A social network website has a set of distinct features, different from other websites (Marin et al., 2010; Vorakulpipat et al., 2011; Gao et al., 2011). First, it is challenging to automatically authenticate contents due to the diversified information, which includes various multimedia contents, texts, instant messages or requests that are closely related to a specific context. It is, therefore, hard to automatically validate information in social networking websites. Second, a SNS facilitates virtual communication among a large number of users. It contains a large repository of personal profiles and contents, which make it challenging to have a user-friendly yet powerful interface to differentiate sensitive information from public information. Third, a SNS is an open platform for third-party developers and businesses. For example, Application Platform Interfaces (APIs) allow third-party developers to create applications that are hosted by SNSs. Fourth, SNSs have diversified services, such as content tagging, messaging, circle of friends, wall posts, status updates, and etc., which need a sophisticated mechanism to enhance secure information sharing (Kitsantas et al., 2016) .

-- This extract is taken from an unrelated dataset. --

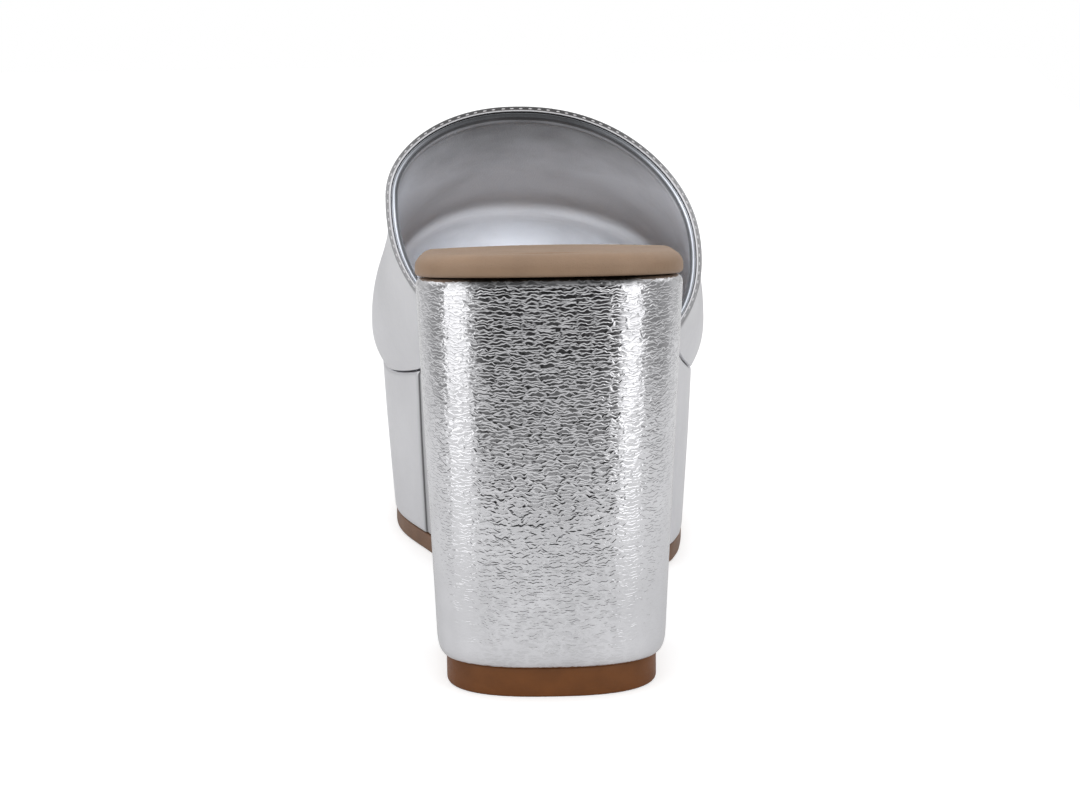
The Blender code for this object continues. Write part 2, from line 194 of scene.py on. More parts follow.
def read(table, columns, station):
    """Named values of a table at a station, on smooth curves through its rows."""
    share = min(max(station / SHOE_LENGTH, table[0][0]), table[-1][0])
    row = max(i for i in range(len(table) - 1) if table[i][0] <= share)
    low, high = table[row], table[row + 1]
    span = high[0] - low[0]
    t = (share - low[0]) / span
    values = {}
    for column, name in enumerate(columns):
        rise = high[column] - low[column]
        start = slope(table, row, column) * span
        end = slope(table, row + 1, column) * span
        bend = (start - rise) * (1 - t) + (rise - end) * t
        values[name] = low[column] + rise * t + t * (1 - t) * bend
    return values


def between(table, place):
    """Second column of a short table at a place in its first, on straight lines."""
    if place <= table[0][0]:
        return table[0][1]
    for low, high in zip(table, table[1:]):
        if place <= high[0]:
            return low[1] + (high[1] - low[1]) * (place - low[0]) / (high[0] - low[0])
    return table[-1][1]


def closing(distance, length, power):
    """Part of the full width left at a distance from a rounded end."""
    share = min(max(distance / length, 0.0), 1.0)
    return (1.0 - (1.0 - share) ** power) ** (1.0 / power)


def corner(distance, radius):
    """How far a side lies in from its straight line near a square end with rounded corners."""
    left = min(max(radius - distance, 0.0), radius)
    return radius - math.sqrt(radius**2 - left**2)


def blend(low, high, share):
    return low + (high - low) * share


def ease(share):
    share = min(max(share, 0.0), 1.0)
    return share * share * (3.0 - 2.0 * share)


def place(x, station, height):
    """A point of the shoe in the frame of the solids."""
    return Vector((AXIS + x, BACK + station, height))


def last_bottom(station):
    """Height of the insole's underside."""
    row = read(PROFILE, PROFILE_COLUMNS, station)
    return BALL_HEIGHT + row["drop"] * (SEAT_HEIGHT - BALL_HEIGHT) + row["rise"] * TOE_RISE


def ground(station):
    """Height of the outsole's underside: flat under the ball, then rising to the toe."""
    share = max(station - SPRING_STATION, 0.0) / (SHOE_LENGTH - SPRING_STATION)
    return TOE_SPRING * share**SPRING_POWER


def outline(station, outset):
    """Inner and outer x of the insole's outline, drawn out by outset, with its rounded toe."""
    row = read(OUTLINE_LENGTHS, OUTLINE_COLUMNS, station)
    middle = (row["inner"] + row["outer"]) / 2.0
    half = (row["outer"] - row["inner"]) / 2.0 + outset
    half *= closing(INSOLE_TIP + outset - station, TOE_ROUND, TOE_POWER)
    return middle - half, middle + half


def seat_outline(station, outset):
    """The same outline with its rounded heel."""
    inner, outer = outline(station, outset)
    middle = (inner + outer) / 2.0
    half = (outer - inner) / 2.0 * closing(station + outset, HEEL_ROUND, HEEL_POWER)
    return middle - half, middle + half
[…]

The above characteristics of SNSs have introduced several challenges (Truta et al., 2015). A major challenge is to protect users’ privacy while being user-friendly as well. For example, the open architecture of SNSs allows any third party developer or person to send requests to the user, which may potentially jeopardize a user’s privacy. SNSs have to provide an efficient graphical user interface (GUI) to verify various requests. Also, the diverse social interactions should provide different levels of access to users’ private information. Therefore, GUIs should provide a flexible yet powerful mechanism to balance user-friendliness and privacy. In addition, SNSs allow the users to upload their contents for others to access and tag. This kind of tags may reveal users’ private information to the others. This requires GUIs to give users a control to protect their contents and information. Therefore, SNS developers should emphasize on user-friendliness to encourage users to keep active in a virtual community. However, user-friendliness should not sacrifice security and privacy. Instead, when developing social network websites, developers must consider the usability and security aspects at the same time (Braz et al., 2007), since both security and usability are important properties of Social Network Sites. On one hand, numerous security and privacy issues remain as an open problem (Marin et al., 2010; (Vorakulpipat et al., 2011; Gao et al., 2011). On the other hand, “usability” (Fox & Naidu, 2009) has been one of the critical factors of SNSs, even if it is still one of biggest dilemmas faced by SNS developers, particularly when considering the security and privacy features (Lipford et al., 2008).